What’s your piece of advice for readers who want to achieve wealth and success in life?

One of my favorite quotes is that risk is the price of admission for an extraordinary life. Wealth and success isn’t what we should be aiming for—I think you’ll just always be wanting more. What I believe people should aim for is finding ways to provide impact and give back to causes they care about, to make meaningful relationships, and to be at peace with who they are and what they have in all stages of their life.

What’s your business model? How will the DAO make money?

Our initial launch will be through a limited collection of 5000 NFTs in June 2022—you can follow along on our Twitter @wanderwomendao. 5000 mint spots will be granted through a mintlist, where 75% of the primary sales from mint will go back to the DAO to fund projects, pay our contributors, and used for future initiatives that we vote on; secondary sales will also go back to the DAO as well. The NFT is a ticket that provides access to the DAO community. Community members are co-creators and co-owners in all the projects we build.

What’s your piece of advice for people who want to quit their 9-5 job and start a business?

Evaluate your own risk tolerance. How much do you need to have saved to make you feel ready to take the jump? Are you okay with the worst possible outcome? What would be the worst possible outcome? These are questions that should be explored before quitting a 9-5 job and starting a business. Funnily enough, I’m going through this as well and it’s a lot of mental planning. 

What is the biggest sacrifice you’ve made in starting or running your business?

Sleep and socialization. Like Paula Pant said along the lines of, “You can afford anything, but not everything.” 

The future of the digital world might be ruled by blockchain and cryptocurrency. Do you think it would be challenging for all age groups to gain knowledge about the same? How can we educate them?
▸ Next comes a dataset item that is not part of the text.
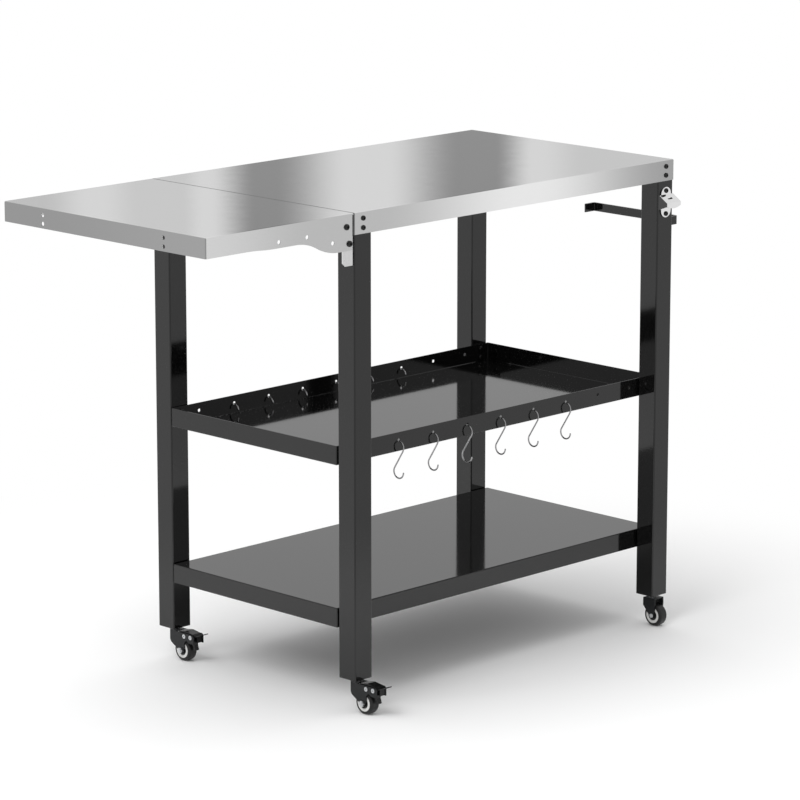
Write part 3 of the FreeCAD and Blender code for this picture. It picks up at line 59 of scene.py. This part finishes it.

# Folds of the stainless sheet: a painted reflection makes the front brighten and fade along the length
STEEL_PLAIN = 0.60
LEFT_PAINTED_GLOW = (-0.58, -0.34, 0.18, 0.0)
MIDDLE_PAINTED_GLOW = (-0.20, 0.16, 0.0, 0.40)
RIGHT_PAINTED_FADE = (0.19, 0.54, 0.0, 0.56)
# Painted shade: the end folds are darker than the front folds, and fade across the depth
END_FOLD_PAINTED_SHADE = 0.34
END_FOLD_PAINTED_SHADE_FADE = (-0.22, 0.22, END_FOLD_PAINTED_SHADE * 1.06, END_FOLD_PAINTED_SHADE * 0.92)
FACING_UP = (0.55, 0.98)
FACING_SIDE = (0.15, 0.5)

# Shadow in the seam between the worktops
SEAM = -0.248
SEAM_FADE = (0.0009, 0.0022, 0.8, 0.0)
SEAM_SHADOW = 0.10

# Brushing of the stainless sheet
BRUSH_SCALE = 40.0
BRUSH_STRETCH = (0.6, 60.0, 60.0)
BRUSH_GREY = 0.30
BRUSH_SHARE = 0.04
BRUSH_BUMP = (0.010, 0.0003)
STEEL_ROUGHNESS = (0.24, 0.29)
EDGE_TINT = 0.9

# Black powder coat
BLACK = 0.004
PEEL_SCALE = 420.0
PEEL_BUMP = (0.02, 0.0002)
CLOUD_SCALE = 6.0
POWDER_ROUGHNESS = (0.055, 0.085)

# Chromed opener: a painted reflection darkens its sides and undersides
OPENER_GRAIN = 350.0
OPENER_BRIGHT = (0.84, 0.92)
OPENER_PAINTED_REFLECTION = 0.07
OPENER_SIDES = (0.55, 0.9)
OPENER_UNDERSIDES = (0.35, 0.7)
OPENER_ROUGHNESS = (0.05, 0.10)

# Wheel core: the ring starts at a share of the core's radius
HUB_RING = (0.652, 0.664)
HUB_BLACK = 0.012
HUB_LIGHT = (0.60, 0.70)
HUB_TINT = (1.0, 1.0, 0.98)
HUB_GRAIN = 900.0
HUB_ROUGHNESS = (0.26, 0.38)
HUB_BUMP = (0.15, 0.00005)

# Bare or plated metal: brightness, tint, lowest and highest roughness, scale of the grain
PLATED_BUMP = (0.03, 0.0002)
PLATED = {
    "zinc": (0.62, (0.98, 1.0, 1.02), 0.26, 0.40, 500.0),
    "bracket_steel": (0.72, (1.0, 1.0, 1.0), 0.24, 0.34, 260.0),
    "chrome_wire": (0.34, (1.0, 1.0, 1.01), 0.04, 0.10, 350.0),
}

# Black plastic, rubber or oxide: the same, then the depth of the grain and the refractive index
GRAIN_STRENGTH = 0.25
PAINTED_BLACK = {
    "black_fastener": (0.006, (1.0, 1.0, 1.0), 0.22, 0.32, 900.0, 0.00004, 1.40),
    "black_plug": (0.016, (1.0, 1.0, 1.0), 0.40, 0.55, 1000.0, 0.00008, 1.50),
    "caster_yoke": (0.009, (0.90, 1.0, 1.08), 0.16, 0.26, 700.0, 0.00005, 1.36),
    "tyre_rubber": (0.009, (1.0, 1.0, 1.0), 0.30, 0.42, 800.0, 0.00008, 1.40),
    "pedal_plastic": (0.004, (1.0, 1.0, 1.0), 0.20, 0.30, 1100.0, 0.00006, 1.36),
}

# Studio: a reflected gradient that is lighter to the left back, the right front and above
STUDIO_LEVEL = 0.74
LEFT_BACK = (-0.70, 0.70, 0.0)
RIGHT_FRONT = (0.70, -0.70, 0.0)
STUDIO_LEFT = (0.35, 0.95, 0.0, 0.26)
STUDIO_RIGHT = (0.60, 0.95, 0.0, 0.08)
STUDIO_ABOVE = (0.3, 0.8, 0.0, 0.06)
EVEN_LIGHT = 0.74

# Floor: it turns white between two distances from the middle
FLOOR_HALF = 14.0
FLOOR_DROP = 0.0002
FLOOR_COLOUR = 0.94
FLOOR_NEAR = 0.70
FLOOR_FAR = 1.40

# Lamps: name, place and power
LAMPS = (("key_light", (-2.4, -0.3, 3.1), 66.0), ("top_light", (0.3, 0.3, 3.4), 28.0))
LAMP_SIZE = 2.4
LAMP_AIM = (0.0, 0.0, 0.45)


class Nodes:
    """A small helper to build a node tree in reading order."""

    def __init__(self, tree):
        self.tree = tree
        tree.nodes.clear()

    def add(self, kind, **settings):
        node = self.tree.nodes.new(kind)
        for name, value in settings.items():
            setattr(node, name, value)
        return node

    def link(self, source, target):
        self.tree.links.new(source, target)

    def feed(self, socket, value):
        """Link a socket, or set a plain value on it."""
        if isinstance(value, bpy.types.NodeSocket):
            self.link(value, socket)
        else:
            socket.default_value = value

    def math(self, operation, first, second=0.0, clamp=False):
        node = self.add("ShaderNodeMath", operation=operation, use_clamp=clamp)
        self.feed(node.inputs[0], first)
        self.feed(node.inputs[1], second)
        return node.outputs[0]

    def total(self, *values, clamp=False):
        """Add values up from left to right."""
        result = values[0]
        for value in values[1:-1]:
            result = self.math("ADD", result, value)
        return self.math("ADD", result, values[-1], clamp=clamp)

    def vector(self, operation, vector, other=None):
        node = self.add("ShaderNodeVectorMath", operation=operation)
        self.link(vector, node.inputs[0])
        if other is not None:
            node.inputs[1].default_value = other
        return node

    def dot(self, vector, direction):
        return self.vector("DOT_PRODUCT", vector, direction).outputs["Value"]

    def length(self, vector):
        return self.vector("LENGTH", vector).outputs["Value"]

    def smooth(self, value, low, high, out_low=0.0, out_high=1.0):
        node = self.add("ShaderNodeMapRange", interpolation_type="SMOOTHSTEP")
        self.feed(node.inputs["Value"], value)
        node.inputs["From Min"].default_value = low
        node.inputs["From Max"].default_value = high
        node.inputs["To Min"].default_value = out_low
        node.inputs["To Max"].default_value = out_high
        return node.outputs["Result"]

    def band(self, value, start, full, still_full, end):
        """One between full and still_full, and nothing before start and after end."""
        return self.math("SUBTRACT", self.smooth(value, start, full), self.smooth(value, still_full, end))

    def spread(self, value, out_low, out_high):
        """Spread a value from 0 to 1 over another range."""
        node = self.add("ShaderNodeMapRange")
        self.feed(node.inputs["Value"], value)
        node.inputs["To Min"].default_value = out_low
        node.inputs["To Max"].default_value = out_high
        return node.outputs["Result"]

    def mix_colour(self, share, first, second):
        node = self.add("ShaderNodeMix", data_type="RGBA")
        self.feed(node.inputs["Factor"], share)
        self.feed(node.inputs["A"], first)
        self.feed(node.inputs["B"], second)
        return node.outputs["Result"]

    def mix_shader(self, share, first, second):
        node = self.add("ShaderNodeMixShader")
        for socket, source in zip(node.inputs, (share, first, second)):
            self.link(source, socket)
        return node.outputs[0]

    def noise(self, vector, scale, detail=3.0, roughness=0.5, stretch=None):
        if stretch:
            mapping = self.add("ShaderNodeMapping")
            self.link(vector, mapping.inputs["Vector"])
            mapping.inputs["Scale"].default_value = stretch
            vector = mapping.outputs["Vector"]
        node = self.add("ShaderNodeTexNoise")
        self.link(vector, node.inputs["Vector"])
        node.inputs["Scale"].default_value = scale
        node.inputs["Detail"].default_value = detail
        node.inputs["Roughness"].default_value = roughness
        return node.outputs["Fac"]

    def bump(self, height, strength, distance):
        node = self.add("ShaderNodeBump")
        node.inputs["Strength"].default_value = strength
        node.inputs["Distance"].default_value = distance
        self.link(height, node.inputs["Height"])
        return node.outputs["Normal"]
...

There’s a ton of onboarding projects and DAOs that focus on this, most notably Odyssey DAO, Curious Addys, Surge NFT, and more. Even Twitter threads are educating users to onboard into web3. From left to right, there are communities popping up to serve the next wave of learners. It will be challenging for all age groups to understand and learn, but it’s like learning how to use a new iPhone—it takes time and relevancy to get folks onboarded. My advice is to find communities that you feel safe in and can relate to—that’s why I myself reside and support many female lead communities in crypto. They break it down into bite-size pieces and host speaker panels; I see content being more transferred into relatable knowledge sharing. If it reads like a thesis, of course, people will be averse to it, but if we make it simple and analogous, everyone can learn. 

What do you think could be the future of NFT? How useful can they be for everyone?

Depends on how people want to use it. Some can perceive it as rarities, mainly for the art itself like a collection. Some will use it as a lifetime membership to gain access to exclusive events, connections, and knowledge. Some will hold NFTs for the technology and the impactful change it can bring to their careers working in web3. I believe it’ll continue to evolve—I don’t think it’ll be hype, I think it’s here to stay. 

Do you think NFTs, which are open to virtual reality, could adversely impact our health due to increased screen time?

Yes and no. I’ve seen NFTs actually bring people out more to gather IRL events. Many NFT projects are hosting events around the world, facilitating connections for the first time. Maybe it’s from the isolation during the pandemic that people just want to meet in person. I will say that NFT projects have a tech stack that includes platforms like Twitter and Discord, meaning people are on their phones or laptop more to keep up with the web3 happenings. I know I’ve had more screen time, but it’s also because I’m building a project at the moment. 

What would you tell yourself ten to twenty years ago that you wish you knew then?

Trying to impress other people is a complete waste of time. Surround yourself with the people you look up to and that have the attributes that you want—ask for their guidance and mentorship while you can. 

Lastly, what do you think this world needs the most? 

Authenticity. We’re human—we need more of that.